From Testimony to Parable

From Witness to Parable is a multi-year experiment in using creative research to teach about the past. It is also a search for a contemporary form of dialogue capable or properly presenting the “grand stories of the twentieth century.”

The process begins with the discovery of an original and highly personal source material – archival records, a letter, a memory, or perhaps a family legend – that reflects the dramatic experience of a larger group, oppressed minority, or political dissidents living under totalitarian rule.

Although the Memorial of Silence focuses mainly on remembering and studying the period of the Second World War, the stories of Prague’s deported Jewish citizens include chapters that took place before and after the war. They involve concepts such as propaganda, censorship, racial discrimination, Nazism, racism…

The educational seminars that we have organized for the past five years include workshops involving creative activities associated with the search for ways of presenting stories of the past through theater or film. We offer lessons on how to identify a suitable subject, seminars on turning this subject into a script, and preparations for realizing it in the form of amateur film or theater. The creative sessions also include an analysis of finished works and presentations of the best projects, suitable for public performance.
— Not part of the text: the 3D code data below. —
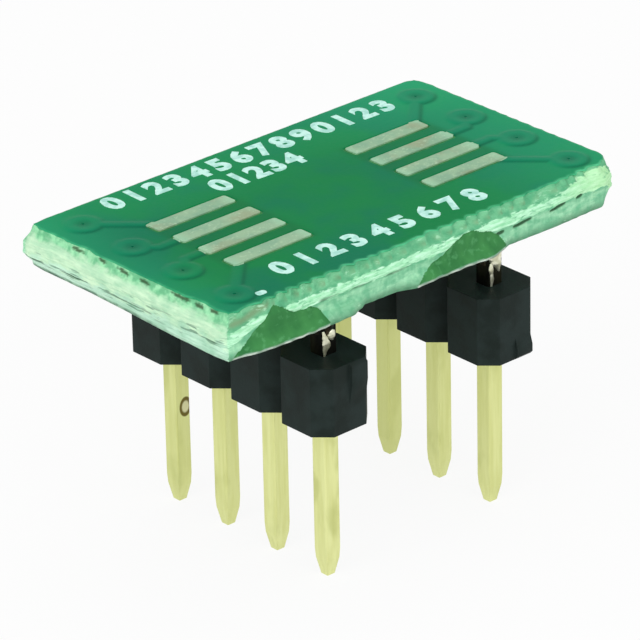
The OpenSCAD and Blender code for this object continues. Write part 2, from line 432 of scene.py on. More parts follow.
# %% [markdown]
# ## The snapped edge
# Snapped glass-epoxy shows three things. The flanks that the V tool cut are dull, with a row of
# scoops at the front, where its teeth bit. The web between them tore ply by ply, so it stands out in
# pale layers of broken glass. Below the web a dark crack comes and goes. On the front, two stretches
# of the lower flank kept a smooth green face, and on the left nearly all of the glass shows white. All
# of it is one sweep: a profile of the edge, carried round the board, whose points move in or out by
# noise that is measured along the edge. Each use of the noise has a seed of its own.

# %% Where a point lies on the edge
ROUND = 4 * (HALF_L + HALF_W)
STARTS = (HALF_L, 2 * HALF_L + HALF_W, 3 * HALF_L + 2 * HALF_W, 4 * HALF_L + 3 * HALF_W)


def on_edge(x, y):
    """For each point: the nearest of the four edges (front 0, right 1, back 2, left 3), the place
    along it from its middle, and the place along the whole way round."""
    gaps = np.stack((HALF_W + y, HALF_L - x, HALF_W - y, HALF_L + x))
    edge = gaps.argmin(0)
    along = np.choose(edge, (x, y, -x, -y))
    return edge, along, np.choose(edge, STARTS) + along


def lap(way, size, v, seed, octaves=1):
    """Noise of a given size in millimetres along the way round, closed where it comes round."""
    count = int(round(ROUND / size))
    return wander(way / ROUND * count, v, seed, octaves, count)


def from_corner(edge, along, reach):
    """0 at the two ends of an edge, and 1 from a given distance inwards."""
    return smooth((np.choose(edge, (HALF_L, HALF_W, HALF_L, HALF_W)) - np.abs(along)) / reach)


def worn(edge, along, half):
    """How far the edge is worn back at its ends, over about 0.2 mm: by 0.11 mm at the right of the
    board and by 0.05 mm at its left. An edge at place 0 from its middle has half this length."""
    at_left = np.choose(edge, (along < 0, 0 * along, along > 0, 1 + 0 * along))
    return (0.11 - 0.06 * at_left) * np.exp(-((half - np.abs(along)) / 0.22) ** 2)


def scoops(way):
    """The scoops that the tool's teeth cut at the front, each about 0.6 mm long: the place in the
    scoop from 0 to 1, and its depth, which is the size of a sine, so it is 0 at both ends."""
    turn = way / 0.61 + 0.5 * lap(way, 1.5, 0 * way, 41, 2)
    return turn - np.floor(turn), np.abs(np.sin(np.pi * turn))


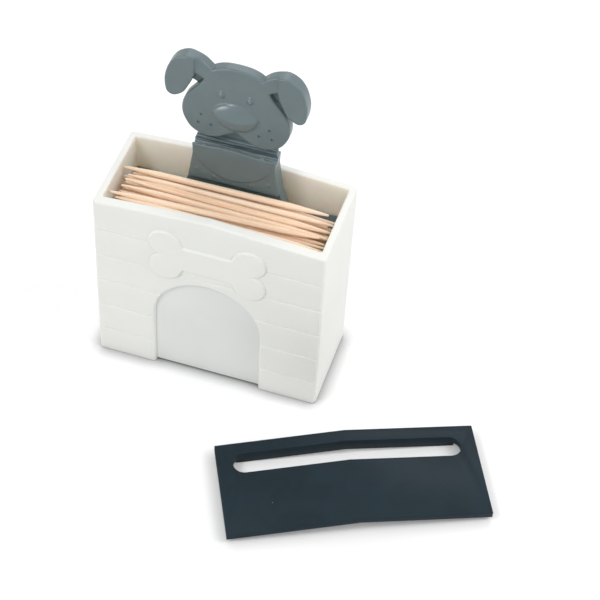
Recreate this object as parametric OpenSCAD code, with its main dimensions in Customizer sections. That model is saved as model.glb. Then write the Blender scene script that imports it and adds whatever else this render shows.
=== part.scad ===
// Toothpick holder: a dog house whose dog rides up through a slot in the roof.
// The origin is the middle of the base, on the table, and the front wall faces -Y.
// The roof is off, and lies on the table in front of the house.

/* [Toothpicks] */
// Length of a toothpick
pick_l = 67; // [60:0.5:72]
// Thickness of a toothpick
pick_d = 2.2; // [1.9:0.05:2.4]
// Length of the taper at each end
pick_taper = 8; // [4:0.5:12]
// Thickness of the blunt point
pick_tip_d = 0.7; // [0.4:0.1:1]
// Free length at each end of a toothpick, at the house's base
pick_end_gap = 1.35; // [1:0.05:2.5]
// Free gap between stacked toothpicks
pick_gap = 0.12; // [0.06:0.02:0.3]
// Largest turn of a loose toothpick on top of the stack, in degrees
loose_turn = 1; // [0:0.1:1]
// Height of the stack over the low end of the ramp
stack_h = 13.9; // [12:0.1:16]

/* [House] */
// Height of the side walls
house_h = 67.5; // [65:0.5:78]
// Rise of the gable above the side walls
gable_rise = 2.6; // [1.5:0.1:4]
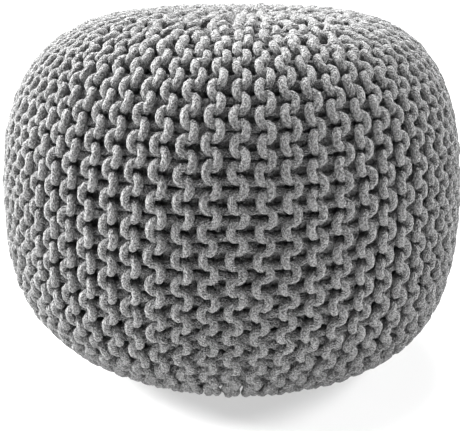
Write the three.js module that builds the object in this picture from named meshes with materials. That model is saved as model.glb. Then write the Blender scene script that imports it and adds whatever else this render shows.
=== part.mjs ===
// A knitted pouf: one filled, ridged cushion that stands on its own flat foot.
// Millimetres, +Z up, origin at the middle of the foot. The ridges of the knitting run
// from the gathered top, over the shoulder and down the wall to the foot.
import * as THREE from 'three';

// Driving dimensions. The outline is two rounded curves that meet at the widest ring:
// a higher squareness fills the shoulder out, a higher power keeps the wall upright, and
// the fullness fills out one side more than the other.
const outerRadius = 254;
const widestHeight = 176;
const crown = { reach: 215, squareness: 4.3, power: 2.46, fullness: 0.1, facing: 1 };
const wall = { reach: 180, squareness: 3.63, power: 2.54, fullness: 0.5, facing: -1 };

// The top is drawn together a little off the middle, in a shallow dimple
const gatherShift = 13;
const gatherDepth = 6;
const gatherWidth = 34;
const gatherRadius = 16;

// Ridges of the knitting, in equal wedges. Each entry is the share of the radius at which
// that ridge of a wedge ends, so fewer ridges come near the middle and none gets too thin.
const wedges = 6;
const ridgeEnds = [0, 0.58, 0.38, 0.54, 0.18, 0.62, 0.08, 0.56, 0.46, 0.5, 0.28];
const ridgeTaper = 0.14;
const firstRidgeAngle = 0.04;
const ridgeLean = 0.048;     // the ridges turn by this much on their way down to the floor
const frontStretch = 0.046;  // ridges in front are wider by this share, those behind narrower
const seamRidge = 4;         // where the knitting's two ends are joined
const seamWidth = 1.11;
const thinnestRidge = 0.12;
const ridgeDepth = 7;
const innerRidgeDepth = 3;    // where the ridges run in over the crown and under the wall
const depthFades = [0.5, 0.82];   // between these shares of the radius
const ridgePitch = 2 * Math.PI * outerRadius / (wedges * ridgeEnds.length);
const crestShare = 0.46;     // share of a ridge's width that its rounded crest takes
const flattenHeight = 22;    // the ridges flatten out this far above the floor

// Rows of points, from the foot up
const wallRows = 10;
const crownWallRows = 8;
const crownWallShare = 0.85;
const crownTopRows = 13;

// Radius, as a share of the outer radius, at a share of a curve's reach
function radiusAt(curve, level, angle) {
  const squareness = curve.squareness + curve.fullness * Math.sin(angle);
  return Math.pow(1 - Math.pow(level, curve.power), 1 / squareness);
}

function levelAt(curve, radius) {
  return Math.pow(1 - Math.pow(radius, curve.squareness), 1 / curve.power);
}

function surfaceRows() {
  const rows = [];
  const footLevel = widestHeight / wall.reach;
  for (let i = 0; i < wallRows; i += 1) {
    rows.push({ curve: wall, level: footLevel * Math.cos(i / wallRows * Math.PI / 2) });
  }
  for (let i = 0; i < crownWallRows; i += 1) {
    rows.push({ curve: crown, level: crownWallShare * i / crownWallRows });
  }
  const shoulderRadius = radiusAt(crown, crownWallShare, 0);
  const lastRadius = gatherRadius / outerRadius;
  for (let i = 0; i < crownTopRows; i += 1) {
    const share = i / (crownTopRows - 1);
    const radius = shoulderRadius + (lastRadius - shoulderRadius) * share;
    rows.push({ curve: crown, level: levelAt(crown, radius) });
  }
  return rows;
}

// The angle of each ridge's middle and its width, where the ridges have this radius
function ridgesAt(radius) {
  const weights = [];
  const step = 2 * Math.PI / (wedges * ridgeEnds.length);
  for (let wedge = 0; wedge < wedges; wedge += 1) {
    ridgeEnds.forEach((end) => {
      const share = end === 0 ? 1 : (radius - end) / ridgeTaper;
      const stretch = 1 + frontStretch * Math.cos(weights.length * step);
      weights.push(stretch * THREE.MathUtils.smoothstep(share, 0, 1));
    });
  }
  weights[seamRidge] *= seamWidth;
  const total = weights.reduce((sum, weight) => sum + weight, 0);
  const ridges = [];
  let middle = -weights[0] / 2;
  weights.forEach((weight) => {
    const width = weight * 2 * Math.PI / total;
    if (weight > thinnestRidge) ridges.push({ angle: (middle + weight / 2) * 2 * Math.PI / total, width });
    middle += weight;
  });
  return ridges;
}

// Three points to a ridge: both sides of its crest, and the furrow beside it
function rowPoints(row) {
  const radius = radiusAt(row.curve, row.level, 0);
  const height = widestHeight + row.curve.facing * row.level * row.curve.reach;
  const points = [];
  const outerShare = THREE.MathUtils.smoothstep(radius, ...depthFades);
  const wholeDepth = THREE.MathUtils.lerp(innerRidgeDepth, ridgeDepth, outerShare);
  const turned = firstRidgeAngle - ridgeLean * (1 - height / (widestHeight + crown.reach));
  ridgesAt(radius).forEach(({ angle: middle, width }) => {
    const angle = middle + turned;
    const thinness = Math.min(1, width * radius * outerRadius / ridgePitch);
    const depth = wholeDepth * thinness * Math.min(1, height / flattenHeight);
    points.push(surfacePoint(row, height, angle - width * crestShare / 2, 0));
    points.push(surfacePoint(row, height, angle + width * crestShare / 2, 0));
    points.push(surfacePoint(row, height, angle + width / 2, depth));
  });
  return points;
}

// A point of the outline at one angle, sunk square to the surface by its inset
function surfacePoint(row, height, angle, inset) {
  const { curve, level } = row;
  const radius = radiusAt(curve, level, angle);
  const outwards = curve.squareness * Math.pow(radius, curve.squareness - 1) / outerRadius;
  const upwards = curve.power * Math.pow(level, curve.power - 1) / curve.reach * curve.facing;
  const steepness = Math.hypot(outwards, upwards);
  const reach = radius * outerRadius - inset * outwards / steepness;
  const onCrown = curve === crown ? 1 : 0;
  const shift = onCrown * gatherShift * Math.pow(1 - radius * radius, 2);
  const dimple = onCrown * gatherDepth * Math.exp(-Math.pow(radius * outerRadius / gatherWidth, 2));
  const x = reach * Math.sin(angle) + shift;
  const y = -reach * Math.cos(angle);
  const z = Math.max(0, height - dimple - inset * upwards / steepness);
  return { angle, x, y, z };
}

// Joins two rows that may differ in number, always stepping on to the nearer angle
function joinRows(lower, upper, triangles) {
  const angleOf = (ring, index) => {
    const count = ring.points.length;
    return ring.points[index % count].angle + 2 * Math.PI * Math.floor(index / count);
  };
  const cornerOf = (ring, index) => ring.first + index % ring.points.length;
  let a = 0;
  let b = 0;
  while (a < lower.points.length || b < upper.points.length) {
    const upperDone = b === upper.points.length;
    const lowerDone = a === lower.points.length;
    const stepLower = !lowerDone && (upperDone || angleOf(lower, a + 1) < angleOf(upper, b + 1));
    const next = stepLower ? cornerOf(lower, a + 1) : cornerOf(upper, b + 1);
    triangles.push(cornerOf(lower, a), next, cornerOf(upper, b));
    if (stepLower) a += 1;
    else b += 1;
  }
}

// Closes a row on one middle point, facing up on the crown and down on the foot
function closeRow(ring, centre, facing, triangles) {
  ring.points.forEach((point, index) => {
    const here = ring.first + index;
    const next = ring.first + (index + 1) % ring.points.length;
    triangles.push(centre, facing > 0 ? here : next, facing > 0 ? next : here);
  });
}

function poufGeometry() {
  const vertices = [0, 0, 0];
  const triangles = [];
  let below = null;
  surfaceRows().forEach((row) => {
    const ring = { first: vertices.length / 3, points: rowPoints(row) };
    ring.points.forEach(({ x, y, z }) => vertices.push(x, y, z));
    if (below) joinRows(below, ring, triangles);
    else closeRow(ring, 0, wall.facing, triangles);
    below = ring;
  });
  const top = vertices.length / 3;
  vertices.push(gatherShift, 0, widestHeight + crown.reach - gatherDepth);
  closeRow(below, top, crown.facing, triangles);
  const geometry = new THREE.BufferGeometry();
  geometry.setAttribute('position', new THREE.Float32BufferAttribute(vertices, 3));
  geometry.setIndex(triangles);
  geometry.computeVertexNormals();
  return geometry;
}

function knitPouf() {
  const yarn = new THREE.MeshStandardMaterial({ color: 0x8f8f8e, roughness: 0.95, metalness: 0 });
  const pouf = new THREE.Mesh(poufGeometry(), yarn);
  pouf.name = 'knit_pouf';
  return pouf;
}

const part = new THREE.Group();
part.add(knitPouf());

export default part;
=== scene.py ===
import bpy
import math
import numpy as np
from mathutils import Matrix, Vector


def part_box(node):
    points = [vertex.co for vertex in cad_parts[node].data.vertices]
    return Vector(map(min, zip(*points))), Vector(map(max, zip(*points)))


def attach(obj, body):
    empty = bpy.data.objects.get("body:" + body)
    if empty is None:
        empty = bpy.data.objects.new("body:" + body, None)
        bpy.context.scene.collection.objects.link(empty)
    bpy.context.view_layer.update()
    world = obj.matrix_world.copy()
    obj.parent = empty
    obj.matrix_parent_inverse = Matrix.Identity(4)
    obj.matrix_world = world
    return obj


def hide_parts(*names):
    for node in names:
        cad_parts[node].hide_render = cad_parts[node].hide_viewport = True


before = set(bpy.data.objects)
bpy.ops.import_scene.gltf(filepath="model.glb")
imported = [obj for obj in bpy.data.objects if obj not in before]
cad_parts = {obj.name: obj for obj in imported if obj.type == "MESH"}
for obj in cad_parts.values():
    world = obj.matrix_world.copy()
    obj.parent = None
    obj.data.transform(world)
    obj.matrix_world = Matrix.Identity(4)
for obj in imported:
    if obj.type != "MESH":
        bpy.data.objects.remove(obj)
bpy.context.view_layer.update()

tiny = 1e-9
white = (1, 1, 1, 1)


# the pouf's outline, from the frame's own box

lowCorner, highCorner = (Vector(corner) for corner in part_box("knit_pouf"))
pouf = {
    "radius": (highCorner.x - lowCorner.x) / 2,
    "height": highCorner.z,
    "widestShare": 0.45,
    "wallReachShare": 0.4608,
    "crownSquareness": 4.3,
    "crownPower": 2.46,
    "crownFullness": 0.1,
    "wallSquareness": 3.63,
    "wallPower": 2.54,
    "wallFullness": 0.5,
    "gatherShift": 0.013,
    "gatherDepth": 0.006,
    "gatherWidth": 0.034,
    "profileSteps": 900,
    "footSteps": 300,
    "slopeStep": 0.0015,
}


def profileTable():
    # from the gathered top, over the shoulder and down the wall to the middle of the foot
    steps = pouf["profileSteps"]
    turn = np.linspace(math.pi / 2, 0, steps)
    widest = pouf["widestShare"] * pouf["height"]
    crownRadius = np.cos(turn) ** (2 / pouf["crownSquareness"])
    crownHeight = widest + (pouf["height"] - widest) * np.sin(turn) ** (2 / pouf["crownPower"])
    crownRadius[0] = 0
    turn = turn[::-1]
    wallRadius = np.cos(turn) ** (2 / pouf["wallSquareness"])
    wallReach = pouf["wallReachShare"] * pouf["height"]
    wallHeight = widest - wallReach * np.sin(turn) ** (2 / pouf["wallPower"])
    standing = wallHeight > 0
    footRadius = np.interp(0, wallHeight[::-1], wallRadius[::-1])
    foot = np.linspace(footRadius, 0, pouf["footSteps"])
    radius = np.concatenate([crownRadius, wallRadius[standing][1:], foot])
    height = np.concatenate([crownHeight, wallHeight[standing][1:], foot * 0])
    onCrown = np.concatenate([crownRadius * 0 + 1, np.zeros(len(radius) - len(crownRadius))])
    along = np.hypot(np.diff(radius) * pouf["radius"], np.diff(height))
    arc = np.concatenate([[0], np.cumsum(along)])
    return {"arc": arc, "radius": radius, "height": height, "onCrown": onCrown}


profile = profileTable()


def profileAt(name, arc):
    return np.interp(arc, profile["arc"], profile[name])


def surfacePoint(arc, angle):
    # arc is the way down from the middle of the top, angle goes round from the front to the right
    crown = profileAt("onCrown", arc) > 0.5
    squareness = np.where(crown, pouf["crownSquareness"], pouf["wallSquareness"])
    fullness = np.where(crown, pouf["crownFullness"], pouf["wallFullness"])
    fuller = profileAt("radius", arc) ** (squareness / (squareness + fullness * np.sin(angle)))
    reach = fuller * pouf["radius"]
    shift = np.where(crown, pouf["gatherShift"] * (1 - fuller ** 2) ** 2, 0)
    dimple = np.where(crown, pouf["gatherDepth"] * np.exp(-(reach / pouf["gatherWidth"]) ** 2), 0)
    level = profileAt("height", arc) - dimple
    return np.stack([reach * np.sin(angle) + shift, -reach * np.cos(angle), level], -1)


def unit(vectors):
    return vectors / np.maximum(np.linalg.norm(vectors, axis=-1, keepdims=True), tiny)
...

Our seminars are designed mainly for secondary-school students (grades 6–13) or for students of after-school art programs. We work with creative groups of consisting of a teacher and a “working collective.” We also hold motivational and organizational seminars for teachers.

In 2023–2025, we plan to turn these occasional seminars into regular creative workshops that become established educational modules of the future Memorial of Silence once it opens after Bubny Station’s successful renovation.